Monday, December 10, 2012

An Introspective Stress Bunny Running Wild in the Garden

I am pretty well reconciled to the fact that I'm an introspective stress bunny. It's just who I am, that's just how I roll. I wrestle with anxiety, and sometimes the anxiety wins. When there are decisions to be made or changes on the horizon, I hibernate, tuck myself into my little house, my little garden and my little world until it everything is settled or I get aggravated with myself, whichever comes first. I understand myself, mostly, and my husband gets it.

Sometimes it is hard to leave the house. I'm not even going to qualify that statement. It is what it is.
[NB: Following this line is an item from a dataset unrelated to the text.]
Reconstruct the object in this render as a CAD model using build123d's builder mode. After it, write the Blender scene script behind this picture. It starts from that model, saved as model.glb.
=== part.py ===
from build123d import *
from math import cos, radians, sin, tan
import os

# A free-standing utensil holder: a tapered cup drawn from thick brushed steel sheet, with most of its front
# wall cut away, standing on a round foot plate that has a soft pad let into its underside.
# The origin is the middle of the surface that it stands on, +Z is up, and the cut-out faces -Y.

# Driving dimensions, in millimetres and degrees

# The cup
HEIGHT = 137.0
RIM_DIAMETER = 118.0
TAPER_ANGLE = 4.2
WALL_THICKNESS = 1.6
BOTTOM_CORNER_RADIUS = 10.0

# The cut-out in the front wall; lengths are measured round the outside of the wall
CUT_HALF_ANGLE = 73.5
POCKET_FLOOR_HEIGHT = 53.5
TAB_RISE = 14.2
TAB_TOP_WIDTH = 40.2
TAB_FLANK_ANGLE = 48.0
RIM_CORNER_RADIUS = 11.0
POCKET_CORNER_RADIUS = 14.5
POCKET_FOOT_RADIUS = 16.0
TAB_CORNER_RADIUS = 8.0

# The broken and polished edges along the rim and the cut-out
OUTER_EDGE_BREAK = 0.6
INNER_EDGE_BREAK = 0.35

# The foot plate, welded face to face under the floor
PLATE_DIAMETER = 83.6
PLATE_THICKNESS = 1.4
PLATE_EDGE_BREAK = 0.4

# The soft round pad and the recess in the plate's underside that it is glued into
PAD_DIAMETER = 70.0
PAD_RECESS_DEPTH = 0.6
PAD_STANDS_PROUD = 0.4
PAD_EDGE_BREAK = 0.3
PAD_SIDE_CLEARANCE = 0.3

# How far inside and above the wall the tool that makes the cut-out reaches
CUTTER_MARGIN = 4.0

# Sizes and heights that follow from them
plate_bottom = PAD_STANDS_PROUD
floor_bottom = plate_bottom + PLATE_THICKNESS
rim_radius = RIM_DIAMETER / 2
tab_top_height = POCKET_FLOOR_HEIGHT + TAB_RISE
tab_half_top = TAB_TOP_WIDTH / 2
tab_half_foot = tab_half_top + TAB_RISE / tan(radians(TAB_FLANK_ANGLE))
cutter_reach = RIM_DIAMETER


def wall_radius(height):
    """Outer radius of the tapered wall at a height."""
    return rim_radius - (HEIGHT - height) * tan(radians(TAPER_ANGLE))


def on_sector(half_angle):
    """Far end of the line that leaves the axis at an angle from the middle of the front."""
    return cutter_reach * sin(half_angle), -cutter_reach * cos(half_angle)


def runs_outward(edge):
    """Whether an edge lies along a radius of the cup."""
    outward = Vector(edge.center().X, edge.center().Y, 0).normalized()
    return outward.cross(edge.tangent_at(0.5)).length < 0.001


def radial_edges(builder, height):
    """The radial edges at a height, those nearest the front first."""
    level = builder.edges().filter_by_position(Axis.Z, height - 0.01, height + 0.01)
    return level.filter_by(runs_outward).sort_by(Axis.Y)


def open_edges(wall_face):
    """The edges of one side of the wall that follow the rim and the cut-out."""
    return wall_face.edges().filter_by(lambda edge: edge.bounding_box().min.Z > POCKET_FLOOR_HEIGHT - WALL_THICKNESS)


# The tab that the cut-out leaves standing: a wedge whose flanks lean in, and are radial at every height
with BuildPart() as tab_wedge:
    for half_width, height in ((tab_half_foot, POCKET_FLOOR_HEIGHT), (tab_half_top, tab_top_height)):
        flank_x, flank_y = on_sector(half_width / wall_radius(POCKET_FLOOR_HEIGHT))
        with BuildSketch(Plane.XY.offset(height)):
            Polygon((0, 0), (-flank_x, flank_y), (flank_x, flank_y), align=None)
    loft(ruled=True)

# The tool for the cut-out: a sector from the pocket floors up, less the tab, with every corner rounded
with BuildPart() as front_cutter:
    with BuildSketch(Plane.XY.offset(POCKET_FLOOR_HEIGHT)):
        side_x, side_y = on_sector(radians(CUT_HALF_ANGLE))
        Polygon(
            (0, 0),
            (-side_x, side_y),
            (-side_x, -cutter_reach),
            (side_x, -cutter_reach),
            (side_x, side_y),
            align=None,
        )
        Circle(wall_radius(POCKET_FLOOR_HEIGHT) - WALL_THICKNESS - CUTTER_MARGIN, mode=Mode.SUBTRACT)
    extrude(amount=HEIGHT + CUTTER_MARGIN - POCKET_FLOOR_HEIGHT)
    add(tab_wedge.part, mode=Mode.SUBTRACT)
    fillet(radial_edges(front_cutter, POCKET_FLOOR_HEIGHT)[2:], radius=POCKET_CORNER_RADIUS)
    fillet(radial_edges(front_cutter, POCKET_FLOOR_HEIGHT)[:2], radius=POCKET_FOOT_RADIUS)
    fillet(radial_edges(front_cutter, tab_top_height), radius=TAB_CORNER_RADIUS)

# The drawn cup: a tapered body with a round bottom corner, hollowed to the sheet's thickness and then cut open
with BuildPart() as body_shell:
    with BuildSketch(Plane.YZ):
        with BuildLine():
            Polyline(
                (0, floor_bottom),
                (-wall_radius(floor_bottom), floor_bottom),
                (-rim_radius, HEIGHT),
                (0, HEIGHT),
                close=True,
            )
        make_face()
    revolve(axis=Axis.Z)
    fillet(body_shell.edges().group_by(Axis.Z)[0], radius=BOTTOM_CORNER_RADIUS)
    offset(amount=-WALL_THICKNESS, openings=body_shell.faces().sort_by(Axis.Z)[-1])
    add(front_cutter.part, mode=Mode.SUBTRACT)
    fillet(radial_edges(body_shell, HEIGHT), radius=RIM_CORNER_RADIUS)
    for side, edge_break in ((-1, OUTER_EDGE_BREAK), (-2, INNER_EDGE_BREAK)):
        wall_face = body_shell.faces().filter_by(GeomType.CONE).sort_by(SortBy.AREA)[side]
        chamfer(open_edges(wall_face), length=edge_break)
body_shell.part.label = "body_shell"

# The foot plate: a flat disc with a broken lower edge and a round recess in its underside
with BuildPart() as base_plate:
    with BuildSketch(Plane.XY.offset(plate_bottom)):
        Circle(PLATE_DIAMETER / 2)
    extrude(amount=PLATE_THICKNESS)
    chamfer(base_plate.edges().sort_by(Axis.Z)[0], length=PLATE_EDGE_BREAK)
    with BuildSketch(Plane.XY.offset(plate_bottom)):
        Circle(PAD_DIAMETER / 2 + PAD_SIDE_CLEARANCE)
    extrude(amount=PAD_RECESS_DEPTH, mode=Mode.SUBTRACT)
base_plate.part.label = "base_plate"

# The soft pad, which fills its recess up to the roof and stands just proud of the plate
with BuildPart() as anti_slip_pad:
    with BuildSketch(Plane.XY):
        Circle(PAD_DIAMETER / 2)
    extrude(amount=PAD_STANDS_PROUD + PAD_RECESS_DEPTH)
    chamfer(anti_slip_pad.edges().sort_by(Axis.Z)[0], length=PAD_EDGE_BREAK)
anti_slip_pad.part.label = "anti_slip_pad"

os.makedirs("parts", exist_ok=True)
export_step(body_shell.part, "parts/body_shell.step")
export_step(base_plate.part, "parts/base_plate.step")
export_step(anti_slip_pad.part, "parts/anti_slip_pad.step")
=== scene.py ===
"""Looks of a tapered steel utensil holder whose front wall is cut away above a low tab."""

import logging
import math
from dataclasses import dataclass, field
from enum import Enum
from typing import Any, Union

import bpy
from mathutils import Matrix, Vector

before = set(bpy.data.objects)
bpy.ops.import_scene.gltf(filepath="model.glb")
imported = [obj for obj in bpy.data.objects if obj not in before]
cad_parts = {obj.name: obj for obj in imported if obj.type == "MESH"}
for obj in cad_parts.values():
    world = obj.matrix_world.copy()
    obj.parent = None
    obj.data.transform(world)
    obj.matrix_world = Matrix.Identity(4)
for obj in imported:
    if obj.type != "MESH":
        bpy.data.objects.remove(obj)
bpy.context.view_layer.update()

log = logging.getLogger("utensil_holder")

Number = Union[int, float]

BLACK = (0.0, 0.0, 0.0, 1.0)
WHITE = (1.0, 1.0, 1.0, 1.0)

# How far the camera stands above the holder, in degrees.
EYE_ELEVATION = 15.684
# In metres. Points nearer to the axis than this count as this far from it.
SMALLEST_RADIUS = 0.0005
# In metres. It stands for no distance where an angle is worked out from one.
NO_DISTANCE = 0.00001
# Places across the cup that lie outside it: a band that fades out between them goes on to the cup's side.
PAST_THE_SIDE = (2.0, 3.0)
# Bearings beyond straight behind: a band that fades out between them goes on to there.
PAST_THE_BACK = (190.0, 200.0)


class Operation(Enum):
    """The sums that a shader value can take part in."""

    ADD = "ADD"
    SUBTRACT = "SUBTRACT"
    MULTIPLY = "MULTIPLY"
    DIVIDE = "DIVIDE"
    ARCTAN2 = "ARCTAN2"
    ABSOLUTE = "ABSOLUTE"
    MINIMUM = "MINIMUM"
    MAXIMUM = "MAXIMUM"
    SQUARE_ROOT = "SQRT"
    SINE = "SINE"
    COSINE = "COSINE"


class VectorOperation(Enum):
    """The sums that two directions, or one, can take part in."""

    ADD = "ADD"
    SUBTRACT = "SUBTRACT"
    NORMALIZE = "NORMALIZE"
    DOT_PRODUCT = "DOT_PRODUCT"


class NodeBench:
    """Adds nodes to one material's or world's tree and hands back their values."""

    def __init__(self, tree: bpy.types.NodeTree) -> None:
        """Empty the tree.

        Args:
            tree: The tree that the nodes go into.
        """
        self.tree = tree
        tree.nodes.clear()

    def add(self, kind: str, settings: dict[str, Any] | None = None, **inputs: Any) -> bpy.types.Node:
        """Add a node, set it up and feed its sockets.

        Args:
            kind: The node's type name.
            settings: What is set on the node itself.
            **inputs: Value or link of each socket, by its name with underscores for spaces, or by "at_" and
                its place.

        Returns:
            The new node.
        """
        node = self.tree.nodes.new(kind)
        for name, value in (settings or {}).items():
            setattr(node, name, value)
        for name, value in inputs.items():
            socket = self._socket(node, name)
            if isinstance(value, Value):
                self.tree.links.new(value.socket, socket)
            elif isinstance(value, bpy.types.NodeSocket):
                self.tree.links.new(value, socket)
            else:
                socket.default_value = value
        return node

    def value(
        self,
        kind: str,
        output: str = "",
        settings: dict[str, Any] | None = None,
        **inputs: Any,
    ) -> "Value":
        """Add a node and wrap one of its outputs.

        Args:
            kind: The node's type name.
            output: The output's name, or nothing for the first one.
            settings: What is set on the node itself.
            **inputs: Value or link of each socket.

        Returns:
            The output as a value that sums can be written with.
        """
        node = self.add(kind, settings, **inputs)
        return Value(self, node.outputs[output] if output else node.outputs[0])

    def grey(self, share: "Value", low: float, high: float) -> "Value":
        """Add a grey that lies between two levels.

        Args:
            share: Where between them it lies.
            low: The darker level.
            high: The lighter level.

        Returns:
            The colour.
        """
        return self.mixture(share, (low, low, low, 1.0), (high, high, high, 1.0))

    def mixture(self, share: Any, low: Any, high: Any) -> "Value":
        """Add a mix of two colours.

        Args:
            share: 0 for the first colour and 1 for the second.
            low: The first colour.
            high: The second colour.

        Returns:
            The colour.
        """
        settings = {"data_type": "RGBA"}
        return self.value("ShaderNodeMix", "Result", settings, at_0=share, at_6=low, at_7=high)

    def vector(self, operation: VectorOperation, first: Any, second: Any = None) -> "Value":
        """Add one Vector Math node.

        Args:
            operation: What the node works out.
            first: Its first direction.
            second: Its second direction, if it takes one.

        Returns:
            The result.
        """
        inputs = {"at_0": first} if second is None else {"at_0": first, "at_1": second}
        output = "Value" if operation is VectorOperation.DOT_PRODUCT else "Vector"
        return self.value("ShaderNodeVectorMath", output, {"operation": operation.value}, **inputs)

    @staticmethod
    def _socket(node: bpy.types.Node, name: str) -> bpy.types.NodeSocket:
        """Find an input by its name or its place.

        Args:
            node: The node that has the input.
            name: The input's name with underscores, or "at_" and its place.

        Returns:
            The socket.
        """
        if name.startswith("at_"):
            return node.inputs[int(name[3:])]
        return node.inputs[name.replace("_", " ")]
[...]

Having a garden helps, a lot. I love to sit on the porch among my crazy containers and look at the raised beds my sweetie put in for me, crowded with tomatoes, beans and okra. I plan. I dream. I try to calculate the precise number of tomato plants I need to grow in order to have enough to can spaghetti sauce, salsa, bbq sauce and ketchup for a year. I drink my coffee early in the morning and strategize for the day. (This week's coffee: Wolfgang Puck's Breakfast in Bed k-cup. It was an impulse buy at JC Penney and it is GOOD.)

Plants need tending. I can run wild in the garden, let the stress burn off. They grow if you take care of them. They need harvesting, need preserving, need replacing. A garden is a busy place, filled with small, productive chores. There are few things more satisfying in life than having a well-tended garden plot.

Gardening with children is a no-brainer. Informal science lessons abound in the process of gardening, they get to play in the dirt and, hey, free labor. Mr. Smarty Pants has a green thumb already at nine years old. After we ate strawberries in yogurt, we took a little time and I showed him how to plant the strawberry seeds in containers. After weeks of watering, harvesting and freezing peppers, he helped me pickle hot peppers over the weekend. He asks good questions, which keep me alert. Why does the boiling water canner create a vacuum? Why do we use vinegar? How do magnets work?

When I showed Mr. Smarty Pants how to save seed from bell peppers. I saw the lightbulb click on in his mind. He said, "We won't have to buy seeds, Mom." Bingo. We planted several in egg carton seed starters after transplanting the germinated tomato plants from last week. He eats bell peppers faster than we can grow them. He would bite into one like an apple if he could, every day.

We started potatoes in a plastic bin container and he giggled the whole time.

Nearly every project is a panic attack transformed into something productive. Keeping busy keeps me sane.

Aggravated? Pull weeds. Introspective? Thread your tomatoes through cages, try to create supportive trellises for peas without buying a fancy one. Feeling hopeless? Plan the next crops. Life carries on in a garden, season unto season, unchanging- a beautiful constant. Gardens reward patience, perseverance and diligence. Every flower or fruit is a pat-on-the-back. I don't understand people who don't love to see things growing around them, either children or cabbages. Both are equally complex and bring joy.

Gardening lets my inner stress bunny run wild and exhaust itself into normalcy.